Todo artista de renome é a instanciação de forças históricas. Morreu hoje Rita Lee, fruto de conflitos esquecidos da história da identidade brasileira. A fim de prestigiar sua memória e estimular ponderações sobre sua falta de sucessores artísticos, falaremos sobre a história de Rita Lee antes de Rita Lee. E que descanse em paz.
A pré-biografia deste obituário alternativo começa em 1922, na Semana de Arte Moderna.
Subjazia àquele festival de apresentações das mensagens e qualidades mais diversas uma intensa preocupação pela fundação de uma intelectualidade nativamente brasileira. Logo ficou claro que havia em jogo projetos completamente diferentes sobre o que isso significaria, inclusive dentro das próprias lideranças, o Grupo dos Cinco: Oswald de Andrade, Tarsila do Amaral, Mário de Andrade, Menotti Del Picchia e Anita Malfatti.
Em 1924, Oswald publicou o Manifesto da Poesia Pau-Brasil. O texto se constrói sobre a psicanálise e o surrealismo, então populares entre as vanguardas científicas e artísticas europeias, e aqui apresentados enquanto instrumentos para que a intelectualidade brasileira pudesse analisar seu próprio povo em sua natureza mais primal. Em suma, propunha-se uma síntese entre o “Doutor” e o “Silva”. É o juízo estético por trás dos estranhos quadros de Tarsila do Amaral, que chegou a ser casada com Oswald.
Por revolucionária que fosse a proposta, surgem aí ao menos dois problemas. Primeiramente, como podemos ser nativistas a partir de horizontes teóricos estrangeiros? Ademais, como e por que postular uma teoria literária onde não parece haver uma literatura nativa consolidada? Esse questionamento levou Del Picchia a se aliar a veteranos da Semana de 22 como Plínio Salgado e Cassiano Ricardo, a fim de inaugurar o Movimento Verde-Amarelo e lançar uma guerra literária contra Oswald. Contra o galicismo e o dogmatismo deste, o grupo promovia prol uma postura mais nativista, tradicionalista, primitivista e intuicionista.
Uma síntese entre ambas as tendências surgiu em 1928, num sarau na casa de Mário de Andrade, no qual Oswald e Tarsila apresentaram seu Manifesto Antropófago. Em meio a metáforas complexas, a tese central era simples: a cultura estrangeira não deve ser “alugada”, mas sim “devorada”. A influência europeia era explícita, com especial atenção ao futurismo, mas o nativismo e a intuição que o nascente Movimento Antropofágico enfatizava seduziram mesmo Del Picchia e Salgado, para não citar gigantes como Carlos Drummond de Andrade, Manuel Bandeira e Raul Bopp.

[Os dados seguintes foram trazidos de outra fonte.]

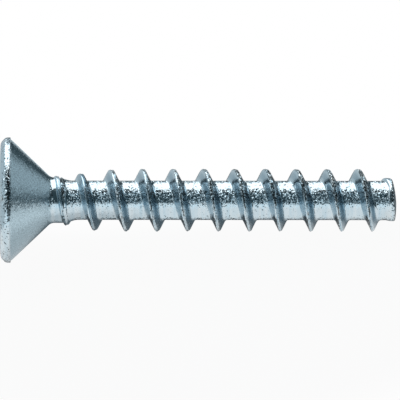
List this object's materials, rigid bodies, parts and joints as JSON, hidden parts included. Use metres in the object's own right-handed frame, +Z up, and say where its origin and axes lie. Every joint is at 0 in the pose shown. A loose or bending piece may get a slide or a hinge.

Desavenças pessoais e políticas, contudo, debandaram os antropófagos e o Grupo dos Cinco precocemente. Oswald e Tarsila se filiariam ao Partido Comunista Brasileiro e logo se divorciariam. Del Picchia nutriu simpatia pública à Ação Integralista Brasileira, fundada e liderada pelo próprio Salgado, nas palavras de Cassiano Ricardo enquanto desdobramento natural do verde-amarelismo. Mário de Andrade totalizou seu silêncio político após a Revolução de 1937, e Anita nunca se interessou particularmente por esses assuntos.
Não obstante a dissolução do núcleo central, a importância da herança antropófaga permaneceu inconteste na poesia brasileira até 1948, quando Domingos Carvalho da Silva, dando por marco o golpe contra Getúlio Vargas, anunciou uma Geração de 45 aos poetas que rejeitavam a Semana de 22, o nacionalismo e a originalidade formal. Revoltados com tamanha iconoclastia, artistas como os irmãos Campos romperam com os principais círculos líricos brasileiros, buscando inaugurar uma renascença antropófaga.

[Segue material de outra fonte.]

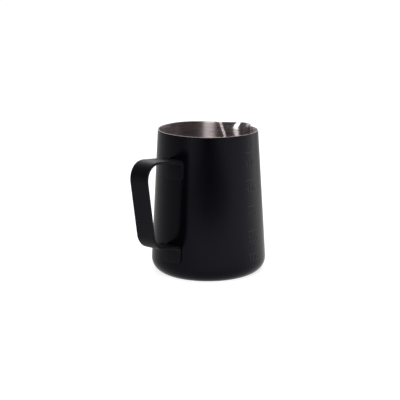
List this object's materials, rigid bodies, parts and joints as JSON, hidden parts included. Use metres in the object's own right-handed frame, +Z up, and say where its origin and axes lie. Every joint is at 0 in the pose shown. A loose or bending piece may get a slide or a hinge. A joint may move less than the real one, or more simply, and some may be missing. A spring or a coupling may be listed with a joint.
{
  "type": "milk frothing pitcher",
  "caption": "Open steel milk frothing pitcher with a V-shaped pouring spout, black coated outside, bent strap handle and a raised volume scale.",
  "frame": {"origin": "centre of the standing ring on the plane that the pitcher stands on, on the vessel's axis", "axes": "+Z up along the vessel's axis, +X towards the spout, -X towards the handle, -Y the side with the scale"},
  "size_m": [0.1291, 0.088, 0.1109],
  "materials": {
    "vessel_steel": "brushed round the inside, bare ground rim",
    "black_coat": "satin black baked coat",
    "coated_strap": "satin black baked coat on steel strap",
    "weld_steel": "fused spot weld metal",
    "scale_marks": "raised marks in the black coat, slightly glossier"
  },
  "bodies": {
    "root": {"body_shell": "vessel_steel", "outer_coat": "black_coat", "handle_strap": "coated_strap", "upper_weld_nuggets": "weld_steel", "lower_weld_nuggets": "weld_steel", "scale_ticks": "scale_marks"}
  },
  "joints": []
}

Hélio Oiticica nas artes visuais e Caetano Veloso na música abraçaram a causa de Haroldo de Campos, pregando ao nascente rock nacional a necessidade de que suas referências estrangeiras fossem irredutivelmente adaptadas a paradigmas brasileiros. Entre seus conversos estava Rita Lee, uma descendente de refugiados da Guerra Civil Americana e colonos italianos nascida na capital de São Paulo, perto do Trópico de Capricórnio. Emprestou sua melíflua voz e seu multi-instrumentismo a Os Mutantes, marcando a Tropicália.
Não alongaremos este texto com as típicas biografias aduladoras dos obituários. A Nova Resistência anuncia aqui seu respeito a esta personalidade histórica, e espera que de seu contexto enquanto tal possam ser tiradas lições sobre um debate que em larga parte se perdeu antes mesmo da ascensão de Rita Lee ao estrelato.